MATERIAL -
*-*-*

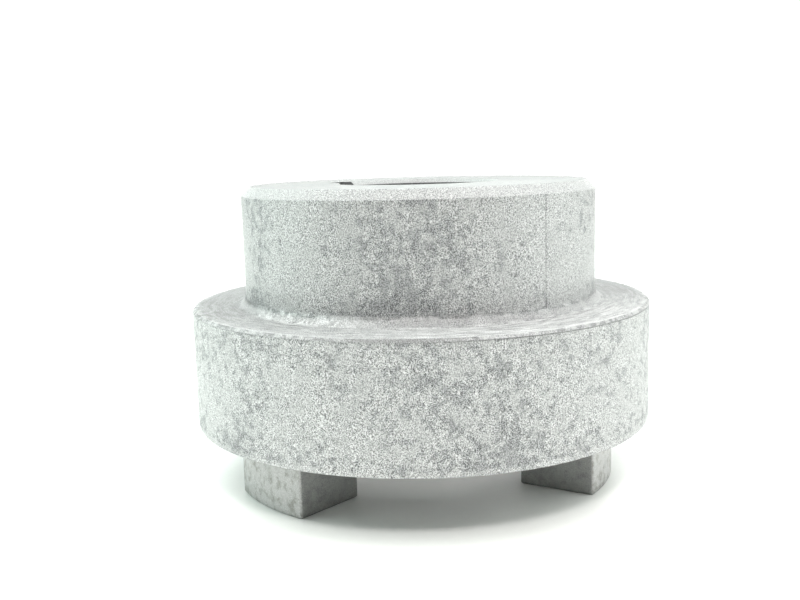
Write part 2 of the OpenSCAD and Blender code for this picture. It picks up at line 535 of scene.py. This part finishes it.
class HubAlloy(Nodes):
    """Cast light alloy gone grey: a fine dense speckle with soft dark stains, and cleaner turned faces."""

    def __init__(self):
        super().__init__("hub_alloy")
        self.measure()
        self.find_surfaces()
        self.find_sides()
        self.make_stains()
        self.make_turned_tone()
        colour = self.main_colour()
        colour = self.mark_edges(colour)
        colour = self.mark_jaws(colour)
        colour = self.scribe(colour)
        roughness = self.blend(self.stain, 0.48, 0.62)
        roughness = self.blend(self.math("MAXIMUM", self.level, self.sloped), roughness, 0.68)
        metallic = self.blend(self.math("MAXIMUM", self.level, self.times(self.sloped, 0.7)), 0.5, 0.12)
        relief = self.plus(self.times(self.grain, 0.3), self.times(self.mottle, 0.8),
                           self.times(self.lines, self.level, 0.5))
        relief = self.math("SUBTRACT", relief, self.scribed)
        self.finish(colour, roughness, metallic, relief, strength=0.4, distance=0.1 * MM)

    def measure(self):
        """Where a point is, how far from the axis and on which side, and which way it faces."""
        texture = self.add("ShaderNodeTexCoord")
        self.place = texture.outputs["Object"]
        normal = texture.outputs["Normal"]
        split = self.add("ShaderNodeSeparateXYZ", {0: self.place})
        self.height = split.outputs[2]
        self.flat = self.combine(split.outputs[0], split.outputs[1])
        self.radius = self.vector("LENGTH", self.flat)
        self.outwards = self.vector("NORMALIZE", self.flat)
        self.facing_up = self.math("ABSOLUTE", self.add("ShaderNodeSeparateXYZ", {0: normal}).outputs[2])
        self.facing_out = self.math("ABSOLUTE", self.vector("DOT_PRODUCT", self.outwards, normal))

    def towards(self, bearing):
        """1 on the side at a bearing, -1 on the opposite side."""
        return self.vector("DOT_PRODUCT", self.outwards, (math.cos(bearing), math.sin(bearing), 0))

    def find_surfaces(self):
        """Masks, from 0 to 1, for each kind of surface."""
        height, facing_up = self.height, self.facing_up
        self.level = self.ramp(facing_up, 0.85, 0.95)
        self.sloped = self.band(facing_up, 0.35, 0.55, 0.85, 0.95)
        self.upright = self.ramp(facing_up, 0.5, 0.3)
        self.in_bore = self.times(self.ramp(self.radius, BORE_R + 5 * MM, BORE_R + 4.5 * MM),
                                  self.ramp(facing_up, 0.6, 0.4))
        self.on_top = self.times(self.level, self.ramp(height, TOP_Z - 0.6 * MM, TOP_Z - 0.3 * MM))
        self.on_barrel = self.ramp(height, FOOT_Z - 0.3 * MM, FOOT_Z)
        self.on_flange = self.ramp(height, SHOULDER_Z, SHOULDER_Z - 0.3 * MM)
        self.skimmed = self.band(
            height, SHOULDER_Z - 0.3 * MM, SHOULDER_Z + 0.1 * MM, FOOT_Z - 0.3 * MM, FOOT_Z)
        self.skirt = self.band(
            height, FLANGE_Z + 0.8 * MM, FLANGE_Z + 1.3 * MM, FLANGE_Z + 2 * MM, FLANGE_Z + 6 * MM)
        self.lower_rim = self.band(
            height, FLANGE_Z - 0.1 * MM, FLANGE_Z, FLANGE_Z + 0.8 * MM, FLANGE_Z + 1.2 * MM)
        self.upper_rim = self.times(self.ramp(self.radius, FLANGE_R - 1.6 * MM, FLANGE_R - 0.8 * MM),
                                    self.ramp(height, SHOULDER_Z - 0.7 * MM, SHOULDER_Z - 0.45 * MM))
        self.under_rim = self.times(self.upright, self.band(
            height, SHOULDER_Z - 0.8 * MM, SHOULDER_Z - 0.65 * MM,
            SHOULDER_Z - 0.52 * MM, SHOULDER_Z - 0.42 * MM))
        self.on_jaw = self.ramp(height, FLANGE_Z, FLANGE_Z - 0.15 * MM)
        self.on_flank = self.times(
            self.on_jaw, self.ramp(self.facing_out, 0.7, 0.4), self.ramp(facing_up, 0.7, 0.5))

    def find_sides(self):
        """Masks, from 0 to 1, for the sides that are more or less stained."""
        self.stained_side = self.times(self.on_barrel, self.ramp(self.towards(STAINED_SIDE), 0.9, 0.99))
        self.cleanest_side = self.times(self.on_barrel, self.ramp(self.towards(CLEAN_SIDE), 0.89, 0.97))
        self.cleaner_side = self.times(self.on_barrel, self.ramp(self.towards(DEPOSIT_SIDE), 0.91, 0.985))
        self.deposit_side = self.ramp(self.towards(DEPOSIT_SIDE), 0.55, 0.9)
        self.dark_patch = self.times(self.on_flange, self.ramp(self.towards(DARK_PATCH), 0.965, 0.99))
        self.light_patch = self.times(self.on_flange, self.ramp(self.towards(LIGHT_PATCH), 0.965, 0.99))
        self.foot = self.times(self.on_barrel, self.ramp(self.height, FOOT_Z + 4 * MM, FOOT_Z),
                               self.ramp(self.cleanest_side, 0, 1, 1, 0.2))

    def make_stains(self):
        """The speckle, and stains from broad clouds down to small flecks."""
        self.speckle = self.times(
            self.ramp(self.towards(STAINED_SIDE), -0.1, 0.95, 0.55, 1.0),
            self.ramp(self.noise(self.place, SPECKLE_SCALE, 3, 0.6), 0.35, 0.55, 0.6, 1.0))
        self.grain = self.blend(
            self.speckle, 0.5, self.ramp(self.noise(self.place, GRAIN_SCALE, 2, 0.7), 0.38, 0.62))
        self.mottle = self.noise(self.place, MOTTLE_SCALE, 5, 0.72, 0.3)
        clouds = self.noise(self.place, CLOUD_SCALE, 3, 0.5)
        drive = self.plus(
            self.times(self.mottle, 0.9),
            self.times(clouds, 0.34),
            self.times(self.foot, 0.08),
            self.times(self.skirt, 0.05),
            self.times(self.on_barrel, -0.025),
            self.times(self.stained_side, 0.095),
            self.times(self.cleanest_side, -0.065),
            self.times(self.cleaner_side, -0.07),
            self.times(self.dark_patch, 0.045),
            self.times(self.light_patch, -0.04))
        self.stain = self.ramp(drive, 0.625, 0.71)
        self.stained_tone = self.mix(self.grain, grey(0.08, -0.01), grey(0.54, -0.01))

    def make_turned_tone(self):
        """Turned faces are cleaner and carry fine lines and broken streaks round the axis, and are painted
        darker, as shade, away from the lit side.
        """
        self.lines = self.noise(self.combine(self.radius, self.height), LINE_SCALE, 2, 0.6)
        circle = self.vector("MULTIPLY", self.outwards, (STREAK_R, STREAK_R, 0))
        unrolled = self.vector("ADD", circle, self.combine(z=self.plus(self.radius, self.height)))
        broken = self.ramp(self.noise(unrolled, STREAK_SCALE, 3, 0.7), 0.41, 0.59)
        streaks = self.blend(0.5, self.blend(self.speckle, 0.5, broken), self.grain)
        tone = self.mix(streaks, grey(0.08), grey(0.76))
        # Painted shade: turned faces darken, by up to 0.58 towards black, the further they face from the lit
        # side.
        tone = self.mix(self.ramp(self.towards(PAINTED_LIGHT_SIDE), 0.95, 0.2, 0.0, 0.58), tone, grey(0.0))
        stained = self.times(self.stain, self.ramp(self.deposit_side, 0, 1, 0.3, 0.8))
        self.turned_tone = self.mix(stained, tone, self.stained_tone)

    def main_colour(self):
        """The stained skin, and the turned faces, chamfers, bore and top."""
        skin = self.mix(self.stain, self.mix(self.grain, grey(0.14), grey(0.74)), self.stained_tone)
        turned = self.times(self.math("MAXIMUM", self.level, self.skimmed), 0.85)
        colour = self.mix(turned, skin, self.turned_tone)
        chamfer_tone = self.mix(self.grain, grey(0.22), grey(0.55))
        away = self.ramp(self.radius, BARREL_R, BARREL_R + 4 * MM, 0.0, 0.6)
        chamfer_tone = self.mix(away, chamfer_tone, grey(0.05))
        colour = self.mix(self.times(self.sloped, 0.8), colour, chamfer_tone)
        colour = self.mix(self.times(self.in_bore, 0.8), colour, self.turned_tone)
        return self.mix(self.times(self.on_top, 0.7), colour, grey(0.24))

    def mark_edges(self, colour):
        """Painted highlights on the flange's rims, the deposit and painted glints at the barrel's foot, and a
        painted shadow under a rim.
        """
        # Painted highlight: a pale speckled band along the flange's upper and lower rims, fainter on the
        # stained side.
        rim_highlights = self.times(self.plus(self.upper_rim, self.times(self.lower_rim, 0.5)),
                          self.ramp(self.mottle, 0.42, 0.58, 0.0, 0.7),
                          self.ramp(self.towards(STAINED_SIDE), 0.995, 0.965, 0.2, 1.0))
        colour = self.mix(rim_highlights, colour, self.mix(self.grain, grey(0.34), grey(0.72)))
        deposit = self.times(self.skimmed, self.ramp(self.towards(DEPOSIT_SIDE), 0.9, 0.99),
                             self.ramp(self.mottle, 0.42, 0.54),
                             self.ramp(self.radius, BARREL_R + 2.8 * MM, BARREL_R + 1.2 * MM))
        colour = self.mix(self.times(deposit, 0.85), colour, self.mix(self.grain, grey(0.42), grey(0.85)))
        # Painted shadow: a thin dark line just under the flange's upper rim, strongest on the clean side.
        rim_shadow_line = self.times(self.under_rim, self.ramp(self.towards(CLEAN_SIDE), 0.75, 0.93, 0.25, 0.7))
        colour = self.mix(rim_shadow_line, colour, grey(0.12))
        # Painted glints: sparse near-white specks along the barrel's foot on the stained side.
        painted_glints = self.times(self.foot, self.stained_side,
                            self.ramp(self.noise(self.place, GLINT_SCALE, 1, 0.5), 0.68, 0.72))
        return self.mix(self.times(painted_glints, 0.9), colour, grey(0.85))

    def mark_jaws(self, colour):
        """The jaws' outer faces are pale with brown flecks, and their flanks are painted darker, as shade
        under the flange.
        """
        brown = self.ramp(self.noise(self.place, BROWN_SCALE, 4, 0.6), 0.5, 0.64)
        pale = self.mix(self.grain, grey(0.42, 0.01), grey(0.56, 0.01))
        outer_tone = self.mix(self.times(brown, 0.7), pale, (0.24, 0.232, 0.205, 1))
        outer_tone = self.mix(self.level, outer_tone, grey(0.26))
        # Painted shade: the flanks get a darker tone than the outer faces, with a mottle, standing for the
        # shade under the flange.
        shaded_flank_tone = self.mix(self.blend(0.6, self.grain, self.ramp(self.mottle, 0.38, 0.6)),
                              (0.22, 0.222, 0.22, 1), (0.39, 0.39, 0.38, 1))
        tone = self.mix(self.on_flank, outer_tone, shaded_flank_tone)
        return self.mix(self.times(self.on_jaw, 0.9), colour, tone)

    def scribe(self, colour):
        """A thin line scribed down one side of the barrel."""
        across = self.math("ABSOLUTE", self.vector(
            "DOT_PRODUCT", self.flat, (-math.sin(SCRIBED_LINE), math.cos(SCRIBED_LINE), 0)))
        self.scribed = self.times(
            self.ramp(across, 0.13 * MM, 0.05 * MM), self.ramp(self.towards(SCRIBED_LINE), 0.8, 0.9),
            self.on_barrel, self.upright, self.ramp(self.radius, BARREL_R - 2 * MM, BARREL_R - 1 * MM))
        depth = self.times(self.scribed, self.ramp(self.mottle, 0.35, 0.55, 0.25, 0.8))
        return self.mix(depth, colour, grey(0.1))


def screw_steel():
    """Black oxide steel, rubbed grey where the thread and the socket have been handled."""
    n = Nodes("screw_steel")
    place = n.add("ShaderNodeTexCoord").outputs["Object"]
    rubbed = n.ramp(n.noise(place, 900, 4, 0.6), 0.5, 0.72)
    edge = n.add("ShaderNodeNewGeometry").outputs["Pointiness"]
    worn = n.math("MAXIMUM", n.times(rubbed, 0.35), n.ramp(edge, 0.53, 0.62, 0, 0.8))
    colour = n.mix(worn, (0.018, 0.019, 0.022, 1), (0.22, 0.215, 0.205, 1))
    return n.finish(colour, roughness=n.blend(worn, 0.42, 0.3), metallic=0.9,
                    relief=n.noise(place, 6000, 2, 0.5), strength=0.35, distance=0.03 * MM)


def floor_white():
    """A plain white sheet with a faint tooth."""
    n = Nodes("floor_white")
    place = n.add("ShaderNodeTexCoord").outputs["Object"]
    tooth = n.noise(place, 900, 3, 0.5)
    colour = n.mix(tooth, (0.862, 0.87, 0.85, 1), (0.902, 0.91, 0.89, 1))
    return n.finish(colour, roughness=0.55, metallic=0.0, relief=tooth, strength=0.1, distance=0.05 * MM)


# ---------------------------------------------------------------- floor and light

def make_floor(rings=24, spokes=64, reach=0.8):
    """A round sheet, divided more finely near the hub."""
    points = [(0, 0, 0)]
    for ring in range(1, rings + 1):
        r = reach * (ring / rings) ** 2
        points += [(r * math.cos(a), r * math.sin(a), 0)
                   for a in np.linspace(0, 2 * math.pi, spokes, endpoint=False)]
    faces = [(0, 1 + k, 1 + (k + 1) % spokes) for k in range(spokes)]
    faces += [(1 + r * spokes + k, 1 + (r + 1) * spokes + k,
               1 + (r + 1) * spokes + (k + 1) % spokes, 1 + r * spokes + (k + 1) % spokes)
              for r in range(rings - 1) for k in range(spokes)]
    mesh = bpy.data.meshes.new("floor")
    mesh.from_pydata(points, [], faces)
    floor = bpy.data.objects.new("floor", mesh)
    bpy.context.scene.collection.objects.link(floor)
    mesh.materials.append(floor_white())


def softbox(name, bearing, rise, distance, width, height, power, colour):
    """An area light that faces the hub, at a bearing from the camera's own."""
    data = bpy.data.lights.new(name, "AREA")
    data.shape = "RECTANGLE"
    data.size = width
    data.size_y = height
    data.energy = power
    data.color = colour
    light = bpy.data.objects.new(name, data)
    bpy.context.scene.collection.objects.link(light)
    a = CAMERA_BEARING + math.radians(bearing)
    e = math.radians(rise)
    target = Vector((0, 0, TOP_Z / 2))
    place = target + distance * Vector((math.cos(a) * math.cos(e), math.sin(a) * math.cos(e), math.sin(e)))
    aim = (target - place).to_track_quat("-Z", "Y").to_matrix().to_4x4()
    light.matrix_world = Matrix.Translation(place) @ aim
    light.visible_camera = False


def make_world():
    """Dim pale light from all round. The camera sees a plain white backdrop instead."""
    world = bpy.data.worlds.new("studio")
    bpy.context.scene.world = world
    world.use_nodes = True
    tree = world.node_tree
    tree.nodes.clear()
    output = tree.nodes.new("ShaderNodeOutputWorld")
    fill = tree.nodes.new("ShaderNodeBackground")
    fill.inputs["Color"].default_value = PALE
    fill.inputs["Strength"].default_value = WORLD_FILL
    backdrop = tree.nodes.new("ShaderNodeBackground")
    backdrop.inputs["Color"].default_value = (1, 1, 1, 1)
    backdrop.inputs["Strength"].default_value = BACKDROP
    seen = tree.nodes.new("ShaderNodeLightPath")
    choice = tree.nodes.new("ShaderNodeMixShader")
    tree.links.new(seen.outputs["Is Camera Ray"], choice.inputs[0])
    tree.links.new(fill.outputs[0], choice.inputs[1])
    tree.links.new(backdrop.outputs[0], choice.inputs[2])
    tree.links.new(choice.outputs[0], output.inputs["Surface"])
    bpy.context.scene.view_settings.view_transform = "Standard"
    bpy.context.scene.view_settings.look = "None"


# ---------------------------------------------------------------- the scene

make_camera()
make_floor()
make_world()
for light in LIGHTS:
    softbox(*light)

hub = make_hub()
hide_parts("hub")
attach(hub, "hub")

steel = screw_steel()
key_screw = make_set_screw("key_screw_steel", KEY_SCREW_BEARING, key_screw_low.y, 0.2, steel)
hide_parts("key_set_screw")
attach(key_screw, "key_set_screw")

side_screw = make_set_screw("side_screw_steel", SIDE_SCREW_BEARING, side_screw_low.x, 0.7, steel)
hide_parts("side_set_screw")
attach(side_screw, "side_set_screw")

*-*-*

TASK DESCRIPTION - Return exactly the lines from the beginning of the data above through the one containing "light alloy gone", please. Include both end lines and add nothing else.

SOLUTION TO THE EXERCISE -
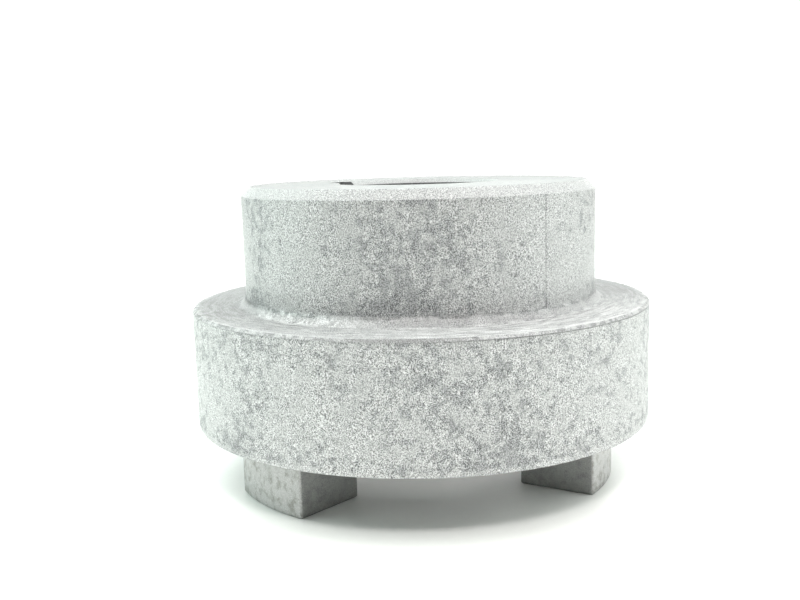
Write part 2 of the OpenSCAD and Blender code for this picture. It picks up at line 535 of scene.py. This part finishes it.
class HubAlloy(Nodes):
    """Cast light alloy gone grey: a fine dense speckle with soft dark stains, and cleaner turned faces."""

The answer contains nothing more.